**Records to process:**
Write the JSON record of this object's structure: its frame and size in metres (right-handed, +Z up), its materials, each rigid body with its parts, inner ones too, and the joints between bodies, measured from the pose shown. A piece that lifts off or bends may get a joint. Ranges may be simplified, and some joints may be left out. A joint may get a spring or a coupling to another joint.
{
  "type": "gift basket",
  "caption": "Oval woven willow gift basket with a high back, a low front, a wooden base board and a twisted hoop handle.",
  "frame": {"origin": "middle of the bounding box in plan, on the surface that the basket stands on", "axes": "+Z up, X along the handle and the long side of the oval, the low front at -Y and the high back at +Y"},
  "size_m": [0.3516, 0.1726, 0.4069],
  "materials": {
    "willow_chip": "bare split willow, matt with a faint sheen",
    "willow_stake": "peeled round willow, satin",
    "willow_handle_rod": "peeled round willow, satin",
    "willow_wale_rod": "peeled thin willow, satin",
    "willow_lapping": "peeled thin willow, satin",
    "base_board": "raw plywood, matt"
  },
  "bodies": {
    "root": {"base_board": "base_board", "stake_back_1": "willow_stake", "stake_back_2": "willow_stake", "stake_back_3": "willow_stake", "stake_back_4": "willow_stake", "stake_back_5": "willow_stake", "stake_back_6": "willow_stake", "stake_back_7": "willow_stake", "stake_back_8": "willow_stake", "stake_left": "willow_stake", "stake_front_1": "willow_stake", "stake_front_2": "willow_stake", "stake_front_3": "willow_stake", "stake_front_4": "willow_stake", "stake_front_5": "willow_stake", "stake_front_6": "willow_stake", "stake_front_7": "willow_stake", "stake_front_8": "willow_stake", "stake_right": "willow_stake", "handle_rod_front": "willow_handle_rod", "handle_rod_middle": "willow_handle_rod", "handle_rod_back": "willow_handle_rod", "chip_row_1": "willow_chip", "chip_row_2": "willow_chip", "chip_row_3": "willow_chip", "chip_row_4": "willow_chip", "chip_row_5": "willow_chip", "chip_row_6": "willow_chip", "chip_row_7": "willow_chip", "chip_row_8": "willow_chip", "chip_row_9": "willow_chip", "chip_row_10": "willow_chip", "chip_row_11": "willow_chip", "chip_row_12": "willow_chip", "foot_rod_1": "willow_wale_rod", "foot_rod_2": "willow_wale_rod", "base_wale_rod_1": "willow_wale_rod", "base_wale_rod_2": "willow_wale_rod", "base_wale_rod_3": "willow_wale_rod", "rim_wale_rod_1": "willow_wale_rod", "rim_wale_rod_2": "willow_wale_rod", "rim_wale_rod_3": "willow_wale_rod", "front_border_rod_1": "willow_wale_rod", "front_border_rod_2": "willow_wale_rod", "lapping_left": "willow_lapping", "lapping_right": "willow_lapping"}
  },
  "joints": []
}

==

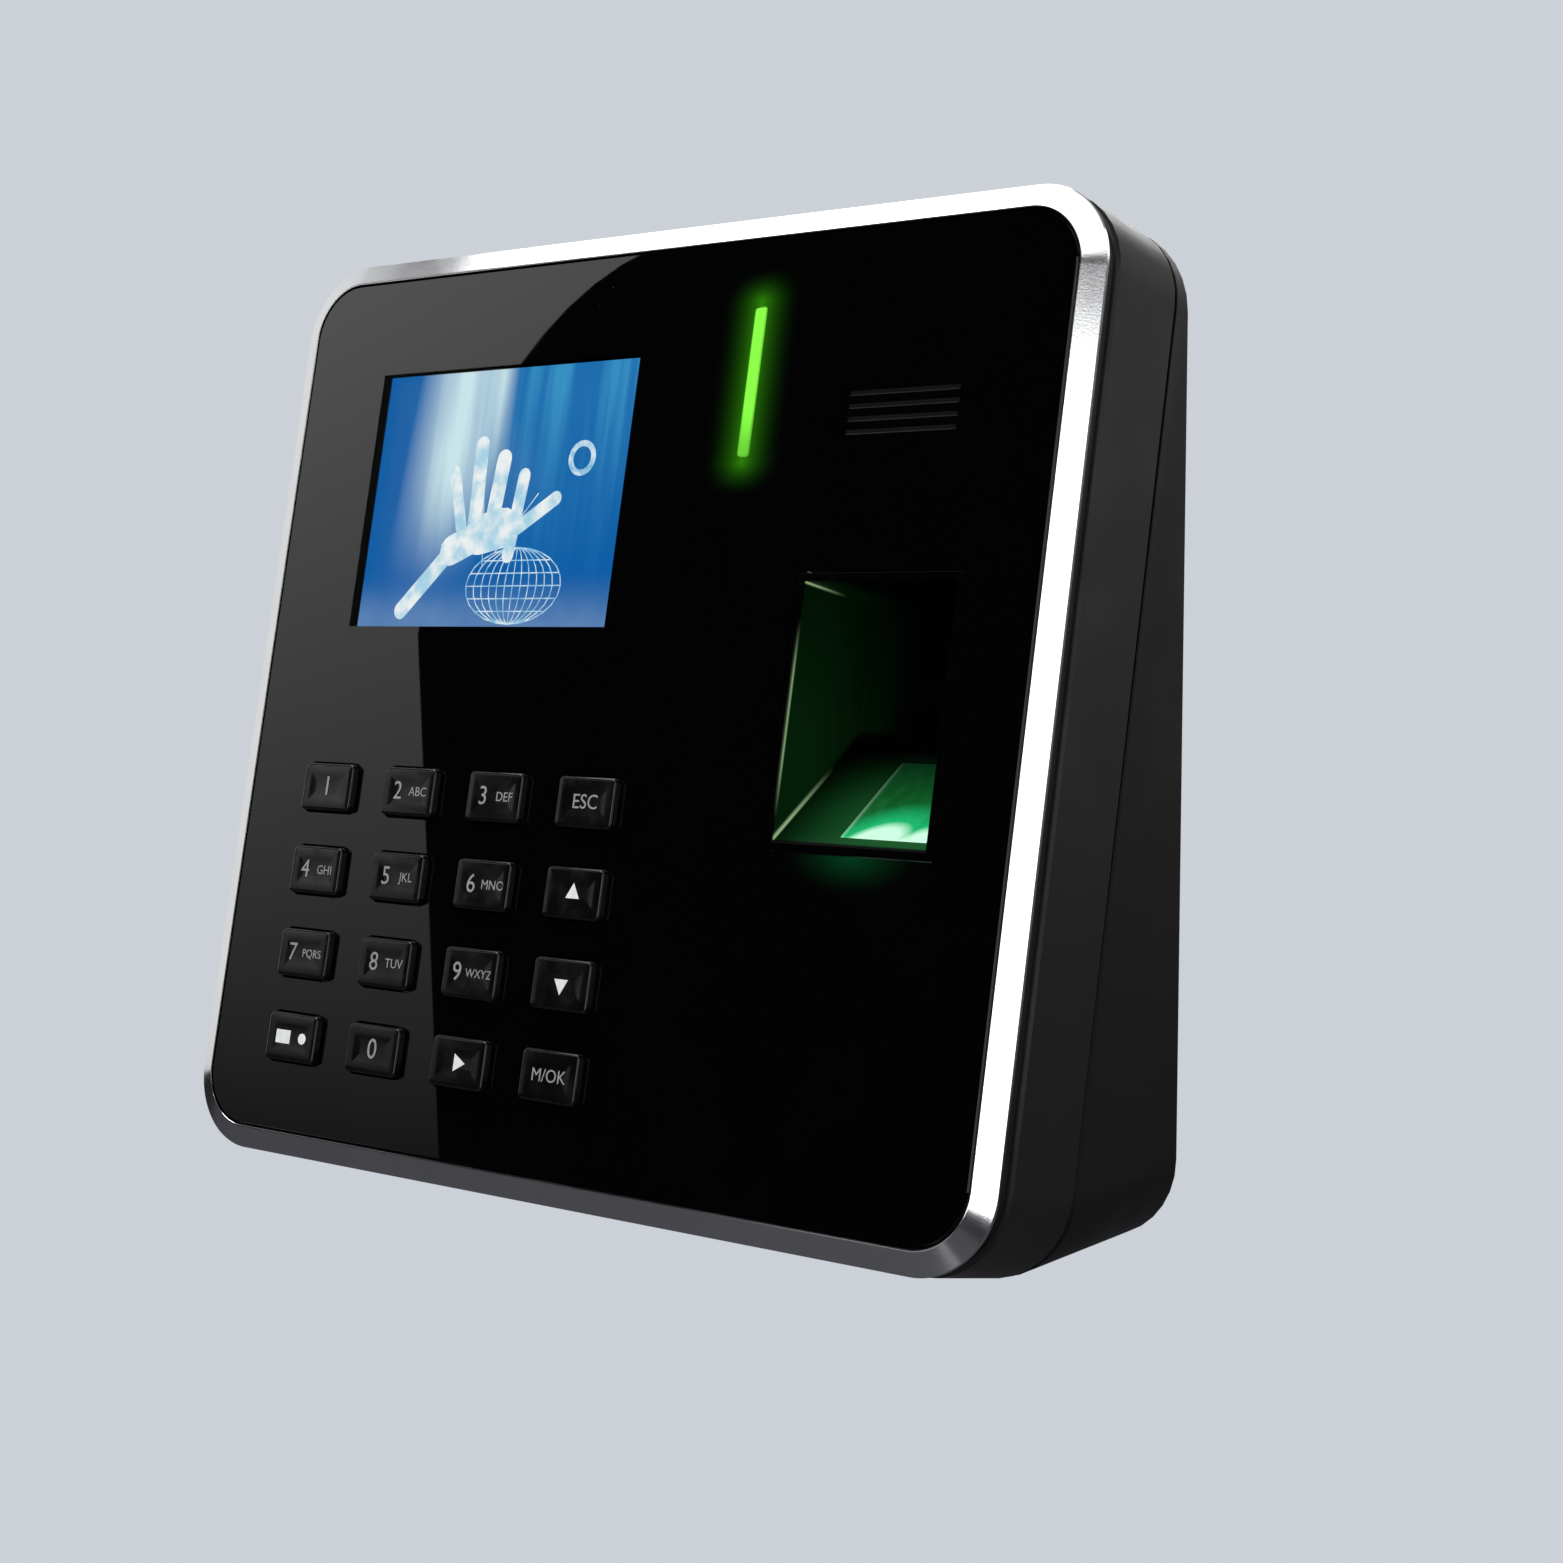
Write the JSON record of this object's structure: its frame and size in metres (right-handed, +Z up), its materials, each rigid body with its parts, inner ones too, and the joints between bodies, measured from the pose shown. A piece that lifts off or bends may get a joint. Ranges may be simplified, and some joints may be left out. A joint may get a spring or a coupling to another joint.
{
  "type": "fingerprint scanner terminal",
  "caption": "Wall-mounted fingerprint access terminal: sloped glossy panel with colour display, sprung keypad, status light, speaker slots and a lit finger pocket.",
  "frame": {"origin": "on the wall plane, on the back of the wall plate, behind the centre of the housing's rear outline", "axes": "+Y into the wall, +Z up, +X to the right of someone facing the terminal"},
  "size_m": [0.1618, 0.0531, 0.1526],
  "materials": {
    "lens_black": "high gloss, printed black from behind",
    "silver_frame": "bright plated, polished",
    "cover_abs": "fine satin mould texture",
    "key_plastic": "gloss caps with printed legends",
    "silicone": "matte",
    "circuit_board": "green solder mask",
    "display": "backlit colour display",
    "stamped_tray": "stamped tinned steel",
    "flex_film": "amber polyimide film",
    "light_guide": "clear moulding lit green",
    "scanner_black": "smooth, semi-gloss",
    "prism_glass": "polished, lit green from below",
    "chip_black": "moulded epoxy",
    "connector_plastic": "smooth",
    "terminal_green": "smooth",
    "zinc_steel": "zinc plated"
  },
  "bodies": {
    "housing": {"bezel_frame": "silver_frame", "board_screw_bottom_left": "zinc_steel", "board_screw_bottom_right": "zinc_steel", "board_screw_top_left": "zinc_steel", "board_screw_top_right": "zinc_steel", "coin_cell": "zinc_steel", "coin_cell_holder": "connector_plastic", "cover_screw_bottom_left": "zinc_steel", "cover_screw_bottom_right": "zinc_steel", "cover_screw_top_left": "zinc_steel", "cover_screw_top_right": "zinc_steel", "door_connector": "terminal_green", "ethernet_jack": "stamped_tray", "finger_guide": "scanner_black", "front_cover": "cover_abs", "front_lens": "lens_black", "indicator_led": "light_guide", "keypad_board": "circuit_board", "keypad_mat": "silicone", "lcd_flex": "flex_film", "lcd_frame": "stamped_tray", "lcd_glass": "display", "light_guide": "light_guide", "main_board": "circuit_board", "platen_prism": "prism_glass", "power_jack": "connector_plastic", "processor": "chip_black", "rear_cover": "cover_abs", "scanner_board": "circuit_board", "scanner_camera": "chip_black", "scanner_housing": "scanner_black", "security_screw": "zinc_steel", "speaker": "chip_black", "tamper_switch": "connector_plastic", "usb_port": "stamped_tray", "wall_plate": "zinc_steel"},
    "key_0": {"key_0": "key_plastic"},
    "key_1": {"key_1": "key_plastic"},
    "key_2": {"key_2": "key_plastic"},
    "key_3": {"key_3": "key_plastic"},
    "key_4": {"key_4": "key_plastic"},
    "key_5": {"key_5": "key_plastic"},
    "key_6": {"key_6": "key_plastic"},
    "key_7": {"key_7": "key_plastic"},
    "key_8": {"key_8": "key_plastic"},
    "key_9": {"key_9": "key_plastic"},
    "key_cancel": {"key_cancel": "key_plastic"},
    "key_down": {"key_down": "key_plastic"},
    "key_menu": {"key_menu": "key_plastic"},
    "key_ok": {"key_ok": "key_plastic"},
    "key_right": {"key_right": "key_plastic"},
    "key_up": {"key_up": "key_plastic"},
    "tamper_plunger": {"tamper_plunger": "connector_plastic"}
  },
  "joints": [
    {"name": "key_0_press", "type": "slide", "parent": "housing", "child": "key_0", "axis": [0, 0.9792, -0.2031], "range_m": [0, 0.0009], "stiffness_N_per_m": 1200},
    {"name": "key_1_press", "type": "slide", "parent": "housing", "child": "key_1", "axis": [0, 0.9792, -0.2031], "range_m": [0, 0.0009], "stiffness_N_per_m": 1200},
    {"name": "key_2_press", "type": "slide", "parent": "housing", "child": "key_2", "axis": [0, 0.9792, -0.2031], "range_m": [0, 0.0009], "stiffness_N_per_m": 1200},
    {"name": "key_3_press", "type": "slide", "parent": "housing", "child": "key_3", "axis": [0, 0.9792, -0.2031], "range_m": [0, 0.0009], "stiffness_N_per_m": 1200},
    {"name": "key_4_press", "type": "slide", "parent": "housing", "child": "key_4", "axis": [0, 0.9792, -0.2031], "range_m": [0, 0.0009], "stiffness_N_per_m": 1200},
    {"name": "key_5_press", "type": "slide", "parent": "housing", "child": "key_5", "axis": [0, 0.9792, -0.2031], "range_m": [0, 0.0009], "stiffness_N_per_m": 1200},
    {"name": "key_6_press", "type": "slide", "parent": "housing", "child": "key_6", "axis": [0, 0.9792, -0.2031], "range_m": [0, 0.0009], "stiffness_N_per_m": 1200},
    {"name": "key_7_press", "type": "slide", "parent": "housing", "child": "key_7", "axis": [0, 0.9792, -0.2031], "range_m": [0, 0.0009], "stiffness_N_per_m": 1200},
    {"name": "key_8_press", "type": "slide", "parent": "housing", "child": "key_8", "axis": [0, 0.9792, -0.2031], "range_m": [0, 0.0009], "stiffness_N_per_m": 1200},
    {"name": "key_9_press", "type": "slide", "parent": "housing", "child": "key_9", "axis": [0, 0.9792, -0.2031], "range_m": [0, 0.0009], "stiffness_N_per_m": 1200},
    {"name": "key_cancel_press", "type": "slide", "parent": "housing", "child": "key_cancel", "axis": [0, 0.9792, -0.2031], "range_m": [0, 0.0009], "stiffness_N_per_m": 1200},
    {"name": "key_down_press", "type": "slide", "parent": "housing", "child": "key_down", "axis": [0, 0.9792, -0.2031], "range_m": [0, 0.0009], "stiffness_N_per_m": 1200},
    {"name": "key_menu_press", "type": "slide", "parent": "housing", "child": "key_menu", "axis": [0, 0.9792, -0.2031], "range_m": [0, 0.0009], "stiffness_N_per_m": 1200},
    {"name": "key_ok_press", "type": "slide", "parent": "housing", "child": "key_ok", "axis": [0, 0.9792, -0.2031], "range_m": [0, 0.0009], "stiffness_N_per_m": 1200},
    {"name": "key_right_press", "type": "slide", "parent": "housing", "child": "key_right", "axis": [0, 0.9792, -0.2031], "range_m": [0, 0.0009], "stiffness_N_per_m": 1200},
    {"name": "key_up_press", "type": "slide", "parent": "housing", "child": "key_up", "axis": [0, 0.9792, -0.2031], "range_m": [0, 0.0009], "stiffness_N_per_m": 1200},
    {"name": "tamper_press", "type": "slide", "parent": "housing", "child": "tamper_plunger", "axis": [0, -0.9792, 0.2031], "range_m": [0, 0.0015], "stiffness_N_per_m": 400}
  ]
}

**Task objective:**
Tell how many lines in the material above include the word "from", giving the number only.

**Exercise answer:**
4